Now, seven weeks in, only Green Bay looks legit. The Bears and Vikings are 3-4 and 3-3 respectively, and there’s nothing to really hang your hat on with either team to believe they’re equipped to make a playoff run.
The Dolphins’ collapse
I’ll admit that I was pretty high on Miami after last season. Here you had a team that vastly outperformed expectations, they had a young nucleus, and a treasure trove of draft picks after fleecing the Texans in the trade for Laremy Tunsil and Kenny Stills.
With the right coaching staff in place it felt like the sky was the limit for the Dolphins, and instead they’ve crashed and burned. There’s no one reason you can point to, but rather the fact they’re just playing really awful football.

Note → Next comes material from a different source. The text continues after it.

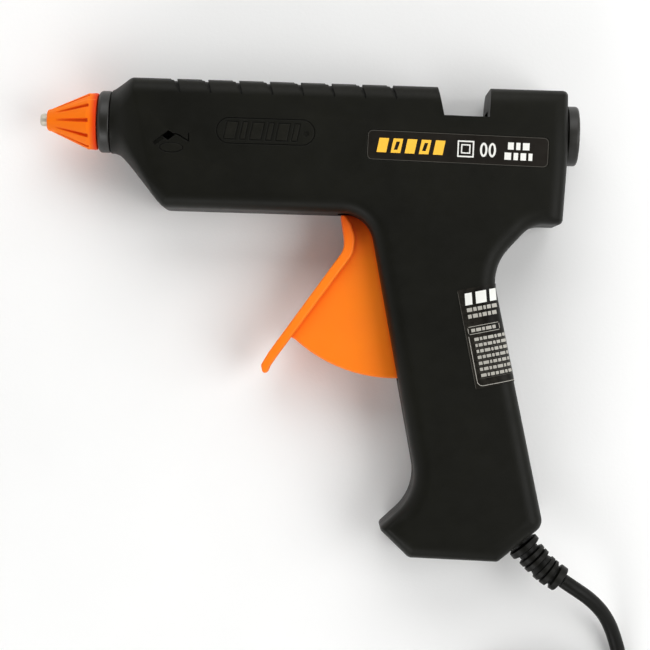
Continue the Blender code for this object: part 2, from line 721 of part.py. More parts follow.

This is a young team that no longer looks like they have any chemistry on the field. It’s gotten so bad there are now rumors about whether the team could dump 2020 first round pick Tua Tagovailoa and make yet another trade, this time for Deshaun Watson — who might not even be able to play, depending on how the league addresses sexual assault allegations against him.
This team is a mess.
Ja’Marr Chase’s dominance
While we discussed the shifting views of quarterbacks entering the league, it’s still widely regarded that rookie receivers do not excel out of the gate overall. Justin Jefferson was a breakout for Minnesota last season, and a complete outlier who broke Randy Moss’ record while held for over 20 years.
Jefferson finished 2020 with 1,400 yards.
Once again, if we normalize to a 16 game season Ja’Marr Chase is projected to finish with 1,723 yards.
Chase’s immediate rapport with Joe Burrow has been the biggest reason for the Bengals’ success on offense. A widely critiqued move on draft night (including by yours’ truly), Chase’s ability was never in question — but rather whether Cincinnati best used its draft capital just to get familiarity in their offense. Now, seven weeks in, we can safely say this might be one of the best picks in the Top 10.
The Bengals have a handcuff that could make them a dominant offensive team for a long, long time.